Failed to install java 1.5 on Suse....ahhh

T

timasmith

I download jre-1_5_0_06-linux-i586.rpm or at leat the .bin version and
installed it under my user account on Suse linux 10.

However I still *cant* get rid of the references of JAVA_HOME to the
1.4 version that shipped with Suse.

I really want a smooth replacement of the 1.4 distribution with 1.5 and
cant find Java 1.5 on YAST to install it.

Further now if I log on as root and do rpm -i
jre-1_5_0_06-linux-i586.rpm it tells me it is already installed.

All very frustrating.
 
S

steve

I download jre-1_5_0_06-linux-i586.rpm or at leat the .bin version and
installed it under my user account on Suse linux 10.

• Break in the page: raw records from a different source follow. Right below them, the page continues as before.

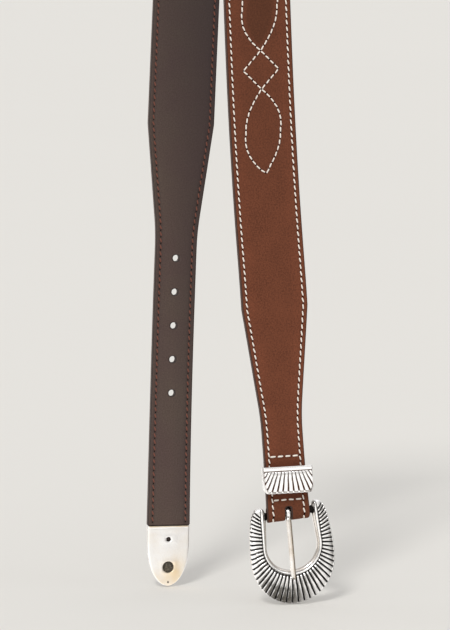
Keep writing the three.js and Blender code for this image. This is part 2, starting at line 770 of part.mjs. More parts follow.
function tipCap() {
  const body = tipSlab(tipShape(0, 0, TIP.length), TIP.back, TIP.front);
  const cavity = tipSlab(tipShape(TIP.wall, 1, TIP.cavityLength), TIP.cavityBack, TIP.cavityFront);
  const fan = TIP_FAN;
  const rayReach = (x) => {
    let low = 0;
    let high = TIP.length - fan.groove;
    for (let round = 0; round < 30; round += 1) {
      const middle = (low + high) / 2;
      const edge = tipHalfWidth(fan.groove + middle) - fan.inset;
      const inside = Math.abs(x) * (1 + middle / fan.centreAbove) < edge;
      low = inside ? middle : low;
      high = inside ? high : middle;
    }
    return low;
  };
  const right = [0, 0.5, 1, 1.5, 2, 2.5, 3, 3.5, 4, 4.5, 5, fan.ribs, fan.outermost];
  const offsets = [...right.slice(1).reverse().map((value) => -value), ...right];
  const relief = reliefBody(fanRows(fan, offsets, rayReach, TIP_RELIEF, TIP.halfWidth - fan.inset));
  relief.rotateZ(Math.PI).translate(0, TIP.front - TIP_RELIEF.bedded, 0);
  let solid = body.add(solidOf(relief)).subtract(cavity);
  for (const hole of TIP_HOLES) {
    const drill = cylinderAlongY(hole.radius, HOLE_CUT_DEPTH, 0, TIP.back, -hole.below);
    solid = solid.subtract(solidOf(drill));
  }
  return meshOf('tip_cap', geometryOf(solid), tipMaterial);
}

// Assembly

const keeper = keeperMesh();
keeper.position.copy(beltPoint(KEEPER.station, KEEPER.aside, 0));
keeper.rotation.y = -KEEPER.lean * DEGREE;

const buckle = new THREE.Group();
buckle.position.copy(barCentre);
buckle.rotation.y = -FRAME_LEAN * DEGREE;
const swing = new THREE.Group();
swing.rotation.x = BUCKLE_TILT;
swing.add(buckleFrame(), buckleTongue());
buckle.add(swing);

const tip = tipCap();
tip.position.copy(beltPoint(LEATHER_END + PIECE_GAP, 0, 0));
tip.rotation.y = LEAN.at(-1).lean * DEGREE;

const belt = new THREE.Group();
belt.add(strapOuter(), strapLining(), keeper, buckle, tip);

export default belt;
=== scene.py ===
"""Western belt hung folded in two, with its buckle, keeper and tip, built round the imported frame.

Lengths inside the shape functions are millimetres in the frame's axes: X across the belt, -Y towards
the front, Z up. A place on the belt is its station along the belt from the buckle's bar, its offset
across the belt and its height above the plane where the two leather layers meet.
"""

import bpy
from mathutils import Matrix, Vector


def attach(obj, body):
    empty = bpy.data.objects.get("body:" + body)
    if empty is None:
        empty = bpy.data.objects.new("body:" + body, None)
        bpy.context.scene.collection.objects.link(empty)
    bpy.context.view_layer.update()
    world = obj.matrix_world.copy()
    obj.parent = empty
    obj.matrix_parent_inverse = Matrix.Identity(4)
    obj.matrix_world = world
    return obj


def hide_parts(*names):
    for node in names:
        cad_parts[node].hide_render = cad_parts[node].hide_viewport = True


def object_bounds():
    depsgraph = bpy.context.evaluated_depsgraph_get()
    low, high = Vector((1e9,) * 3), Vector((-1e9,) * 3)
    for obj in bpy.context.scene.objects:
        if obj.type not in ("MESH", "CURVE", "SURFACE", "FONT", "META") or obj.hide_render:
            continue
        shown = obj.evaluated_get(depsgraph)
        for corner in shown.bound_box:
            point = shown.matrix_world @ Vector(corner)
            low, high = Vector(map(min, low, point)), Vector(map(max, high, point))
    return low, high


bl_info = {
    "name": "Western Belt",
    "version": (1, 0, 0),
    "blender": (4, 5, 0),
    "location": "3D View > Sidebar > Belt",
    "description": "Builds a hung western belt with its stitching, buckle, keeper and tip",
    "category": "Add Mesh",
}

import bpy
import numpy as np
from bpy.props import FloatProperty, FloatVectorProperty, PointerProperty
from mathutils import Matrix, Vector

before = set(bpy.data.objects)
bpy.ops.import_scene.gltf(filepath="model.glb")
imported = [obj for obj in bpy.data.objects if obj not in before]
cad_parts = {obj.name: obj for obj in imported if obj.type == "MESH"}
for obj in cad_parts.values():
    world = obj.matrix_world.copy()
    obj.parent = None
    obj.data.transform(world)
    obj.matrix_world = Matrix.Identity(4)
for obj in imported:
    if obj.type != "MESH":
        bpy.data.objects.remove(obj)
CAD_BOX = [list(corner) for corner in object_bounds()]

MM = 0.001
PI = np.pi

# The belt's course, as the solids have it
LEATHER_END = 919
LEAN_STATIONS = (0, 50, 85, 110, 150, 200, 260, 300, 380, 450, 530, 605, 730, 845, 919)
LEAN_ANGLES = (4.9, 4.2, 3.3, 3.5, 4.7, 3.7, 2.5, 2.2, 3.65, 4.8, 4.1, 2.6, 2.5, 1.6, 1.1)
FOLD_LENGTH = 216
TAIL_HANGS_LOWER = 17
LINING_OUTSIDE = 1.85
TAPER_LENGTH = 73
TAPER_SOFT_SHARE = 0.25
SIDE_CHANGE = (400, 100)
TAIL_WIDE_EXTRA = 0.7
TAIL_NARROW_EXTRA = 0.8
BUCKLE_FLARE = (40, 1.6)
TAIL_FLARE = (100, 0.9)
BUCKLE_TAPER_START = 48
TAIL_TAPER_START = 165
END_CORNER = 0.9
LINING_START = 5
LAYER_MEET = 0.125
LAYER_CLEAR = 0.01
LINING_RAMP = 3

# Loop round the bar and the end folded back behind it
LOOP_RADIUS = 2.75
LOOP_THICKNESS = 1.5
LOOP_RAMP = 5
LOOP_ARC = PI * LOOP_RADIUS
FLAP_HEIGHTS = (0, 2.5, 5, 7.4, 11, 20, 31, 34.2, 38)
FLAP_BEHIND = (2.75, 2.2, 0.6, -0.6, 0.85, 0.9, 0.85, -0.6, -0.6)
FLAP_END = 38
SLOT_RADIUS = 1.85
SLOT_ROUND_CENTRE = 2.6

# Size holes in the tail
HOLE_RADIUS = 1.95
HOLE_STATIONS = (840, 820, 800, 780, 760)

# Sewn pattern: lenses and diamonds in turn
PATTERN_START = 198.8
LENS_LENGTH = 48.8
LENS_HALF_WIDTH = 10.25
LENS_SWING = 5.2
LENS_PARABOLA_SHARE = 0.35
LENS_COUNT = 6
DIAMOND_LENGTH = 22.2
DIAMOND_HALF_WIDTH = 10.5
PATTERN_END = PATTERN_START + LENS_COUNT * LENS_LENGTH + (LENS_COUNT - 1) * DIAMOND_LENGTH
PATTERN_WANDER = {"from": 225, "rise": 75, "until": 500, "fall": 100}
END_BOW = 1.5
END_SHORT = 0.5
PATTERN_PITCH = 3.7
STITCH_DIRECTION_REACH = 0.4

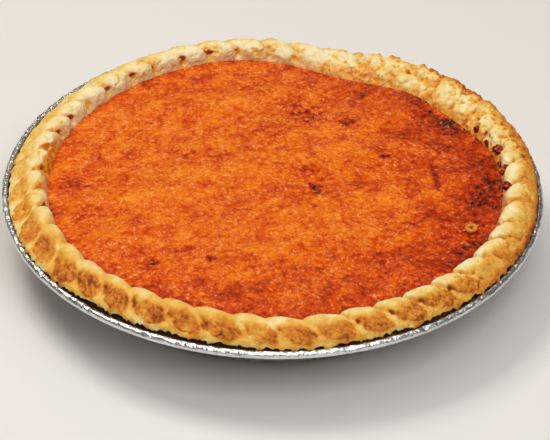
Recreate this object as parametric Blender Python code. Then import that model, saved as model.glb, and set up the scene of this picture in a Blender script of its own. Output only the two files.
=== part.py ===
"""Sweet potato pie, baked and served in its foil tin.

Three pieces, nested with a small gap between them: a pleated foil tin with a rolled rim,
a pastry case whose edge is crimped into leaning flutes, and the baked filling.
The origin is the centre of the tin's flat underside, +Z is up, and the front is -Y.
"""

import math
import random

import bmesh
import bpy

MM = 0.001

# Foil tin, the usual nine inch pie plate
TIN_RADIUS = 111 * MM
TIN_FOOT_RADIUS = 79.5 * MM
TIN_WALL_FOOT = (81.6 * MM, 1.6 * MM)
TIN_WALL_TOP = (99.2 * MM, 26.2 * MM)
FOIL = 0.5 * MM
FLANGE_Z = 26.9 * MM
BEAD_RADIUS = 1.6 * MM
BEAD_Z = 28 * MM
PLEATS = 60
PLEAT_DEPTH = 0.5 * MM
STIFFENING_RING = (58 * MM, 64 * MM)
STIFFENING_RISE = 0.7 * MM
# Where the rim was bent down at the back: angle, width in degrees, outwards and upwards
RIM_DENT = (164, 13, -0.6 * MM, -3.0 * MM)

# Pastry case
FLUTES = 45
FIRST_FLUTE = 0.76
FLUTE_COLUMNS = (0.0, 0.12, 0.3, 0.5, 0.7, 0.88)
FLUTE_LEAN = 0.62
FLUTE_SKEW = 0.8
# The creases run deepest over the crest at this angle, and are shortest opposite
DEEPEST_CREASES = math.radians(-150)
PASTRY_BASE_Z = 1.6 * MM
PASTRY_FLOOR_Z = 5.1 * MM
PASTRY_FLOOR_RADIUS = 74.5 * MM
PASTRY_TO_TIN = 1.4 * MM
# The edge and the filling sit this far to the right of the tin's centre
PASTRY_SHIFT = 1.0 * MM
SMOOTH_COLUMNS = 96

# Cross-section of the crimped edge, from the filling, up the inside, over the top and
# down to the lip that overhangs the tin: radius, height, and depth of the crease there, first
# where the creases run deepest and then opposite
EDGE = (
    (93.6, 29.4, 0.0, 0.0),
    (93.7, 31.6, 0.7, 0.7),
    (94.2, 34.2, 1.4, 2.0),
    (95.6, 36.2, 1.4, 2.3),
    (98.2, 37.2, 1.4, 1.1),
    (101.2, 36.6, 1.7, 0.4),
    (103.9, 34.9, 2.2, 0.6),
    (106.0, 33.4, 1.8, 0.8),
    (107.4, 32.2, 0.8, 0.5),
    (108.1, 31.2, 0.3, 0.3),
    (106.6, 30.2, 0.0, 0.0),
)
EDGE_ROWS = (0.0, 1.0, 2.0, 3.0, 4.0, 5.0, 6.0, 6.8, 7.6, 8.4, 9.2, 10.0)
KNOB_ROW = 6.6
KNOB_ROWS = 1.7
KNOB_COLUMNS = 0.43
KNOB_RISE = 0.5 * MM
# Where the lip hangs further out: angle and width in degrees, and how far
LIP_REACH = (-68, 24, 1.8 * MM)
# Where the inner wall slumped towards the filling: angle and width in degrees, and how far
SLUMPS = ((124, 12, 5.5 * MM), (155, 14, 5.5 * MM))

# Filling
FILLING_GAP = 0.4 * MM
FILLING_EDGE_Z = 29.5 * MM
FILLING_DOME = 1.1 * MM
FILLING_RINGS = ((91.2, 96), (87, 96), (80, 96), (70, 48), (58, 48), (45, 48), (31, 24), (16, 12))

# Where the crimped edge strays from a true circle: angle and width in degrees, then how far
# it stands out and how far it stands up, in millimetres
STRAYS = (
    (164, 13, -3.4, -1.6),
    (134, 11, 0.6, 0.3),
    (-162, 12, 0.5, 0.1),
    (-113, 26, -1.0, -0.1),
    (109, 9, 0.9, 0.0),
    (88, 16, -0.3, -0.2),
    (-62, 12, 0.2, -0.1),
    (-26, 14, -0.3, 0.6),
    (5, 5, 0.9, -0.3),
    (39, 11, -0.3, 0.6),
)


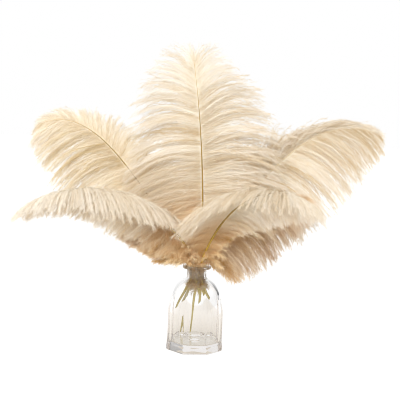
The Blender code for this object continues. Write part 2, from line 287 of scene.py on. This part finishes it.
def build_shaft(name, plume):
    """A tapering tube from the quill's cut end to the tip, with how far along it each point is."""
    points, tangent, side, front, distance = shaft_line(plume)
    length = plume["length"]
    share = np.clip(distance / length, 0, 1)
    radius = shaft_radius(share)
    flatten = 1 - SHAFT_FLATTENING * smooth(share * 3)
    cut_end = distance - distance[0]
    radius = radius * (0.86 + 0.14 * smooth(2 * cut_end / CUT_LENGTH))
    turn = np.arange(SHAFT_SIDES) * 2 * math.pi / SHAFT_SIDES
    ring = points[:, None] + radius[:, None, None] * (
        np.cos(turn)[None, :, None] * side[:, None] * flatten[:, None, None]
        + np.sin(turn)[None, :, None] * front[:, None])
    slant = np.clip(1 - cut_end / CUT_LENGTH, 0, 1)[:, None, None]
    ring = ring + slant * tangent[:, None] * (np.cos(turn)[None, :, None] * CUT_SLANT)
    rows, sides = len(points), SHAFT_SIDES
    here = np.arange(rows - 1)[:, None] * sides + np.arange(sides)[None]
    beside = np.arange(rows - 1)[:, None] * sides + (np.arange(sides)[None] + 1) % sides
    quads = np.stack([here, beside, beside + sides, here + sides], -1).reshape(-1, 4)
    verts = np.vstack([ring.reshape(-1, 3), points[:1], points[-1:]])
    around = np.arange(sides)
    last = (rows - 1) * sides
    caps = np.vstack([
        np.stack([np.full(sides, len(verts) - 2), (around + 1) % sides, around], -1),
        np.stack([np.full(sides, len(verts) - 1), last + around, last + (around + 1) % sides], -1)])
    triangles = np.vstack([quads[:, [0, 1, 2]], quads[:, [0, 2, 3]], caps])
    piece = write_mesh(name + "_shaft", verts, triangles)
    along = np.concatenate([np.repeat(distance / length, sides), [distance[0] / length, 1.0]])
    layer = piece.data.attributes.new("along", "FLOAT", "POINT")
    layer.data.foreach_set("value", along.astype(np.float32))
    return piece


KERATIN_LINE = 0.4          # between the fine lines along a quill, coarser than the real 0.1 mm
LINE_STRETCH = 0.02
COLOR_PLACES = (0.04, 0.35, 0.7)


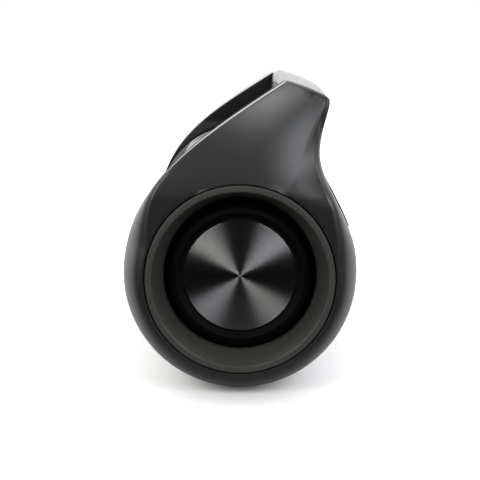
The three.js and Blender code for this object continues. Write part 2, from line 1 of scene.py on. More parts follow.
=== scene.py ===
"""Looks of a portable boombox loudspeaker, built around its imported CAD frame.

Lengths in this script are millimetres, in the frame's own axes: +X along the round body, -Y to the
front, +Z up. The mesh helpers turn them into Blender's metres.
"""
import json
import math

import bmesh
import bpy
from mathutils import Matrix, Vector


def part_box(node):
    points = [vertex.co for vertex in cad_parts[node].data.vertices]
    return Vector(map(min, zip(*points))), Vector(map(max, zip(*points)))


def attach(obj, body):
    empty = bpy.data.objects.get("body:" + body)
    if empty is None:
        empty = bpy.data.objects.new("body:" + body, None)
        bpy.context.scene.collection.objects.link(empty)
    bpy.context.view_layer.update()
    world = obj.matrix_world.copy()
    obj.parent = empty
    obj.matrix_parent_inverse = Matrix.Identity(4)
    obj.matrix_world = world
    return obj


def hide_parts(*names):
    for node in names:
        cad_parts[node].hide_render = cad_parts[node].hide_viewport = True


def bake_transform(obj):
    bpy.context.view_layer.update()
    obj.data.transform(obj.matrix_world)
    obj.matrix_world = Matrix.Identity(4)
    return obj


MM = 0.001

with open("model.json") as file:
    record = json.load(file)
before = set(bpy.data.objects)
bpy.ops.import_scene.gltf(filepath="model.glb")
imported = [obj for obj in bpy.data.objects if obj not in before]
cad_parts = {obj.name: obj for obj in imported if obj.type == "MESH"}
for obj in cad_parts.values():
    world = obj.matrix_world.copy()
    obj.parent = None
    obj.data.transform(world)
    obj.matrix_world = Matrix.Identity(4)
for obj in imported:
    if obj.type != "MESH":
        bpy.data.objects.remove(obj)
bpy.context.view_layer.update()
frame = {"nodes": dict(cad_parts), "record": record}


def box_mm(node):
    """Lowest and highest corner of a CAD node, in millimetres."""
    low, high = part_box(node)
    return low / MM, high / MM


# ---- Driving dimensions, from the frame ----
SHELL_HIGH = box_mm("end_shell_right")[1]
DISC_LOW, DISC_HIGH = box_mm("radiator_disc_right")
RING_LOW, RING_HIGH = box_mm("trim_ring_right")
CLOTH_HIGH = box_mm("grille_cloth")[1]
PANEL_HIGH = box_mm("control_panel")[1]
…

However I still *cant* get rid of the references of JAVA_HOME to the
1.4 version that shipped with Suse.

I really want a smooth replacement of the 1.4 distribution with 1.5 and
cant find Java 1.5 on YAST to install it.

Further now if I log on as root and do rpm -i
jre-1_5_0_06-linux-i586.rpm it tells me it is already installed.

All very frustrating.

you need:


java-1_5_0-sun-1.5.0_06-1.1.i586.rpm
java-1_5_0-sun-plugin-1.5.0_06-1.1.i586.rpm

and any other RPM that you currently nave on your system.



which is available on the suse ftp site , inside the UPDATE directory.

I just finished an update , and made the same mistake you did (went to the
sun site), however i now have the above running on my 9.3

Steve
 
J

Jon Martin Solaas

steve said:
you need:


java-1_5_0-sun-1.5.0_06-1.1.i586.rpm
java-1_5_0-sun-plugin-1.5.0_06-1.1.i586.rpm

and any other RPM that you currently nave on your system.



which is available on the suse ftp site , inside the UPDATE directory.

I just finished an update , and made the same mistake you did (went to the
sun site), however i now have the above running on my 9.3

Steve


Well, there actually are a few pros using the plain stuff directly from Sun
and other java tools vendors: you get full control yourself, and all the
java-stuff can survive a re-installation as long as you don't have to
format the partition where it is installed, and you can share it between
different distributions, and even os'es, if need be. SuSE has done a lot to
make java-installation easy, so this is not the same as saying it is always
better not to use rpms, just that there are some advantages not doing it.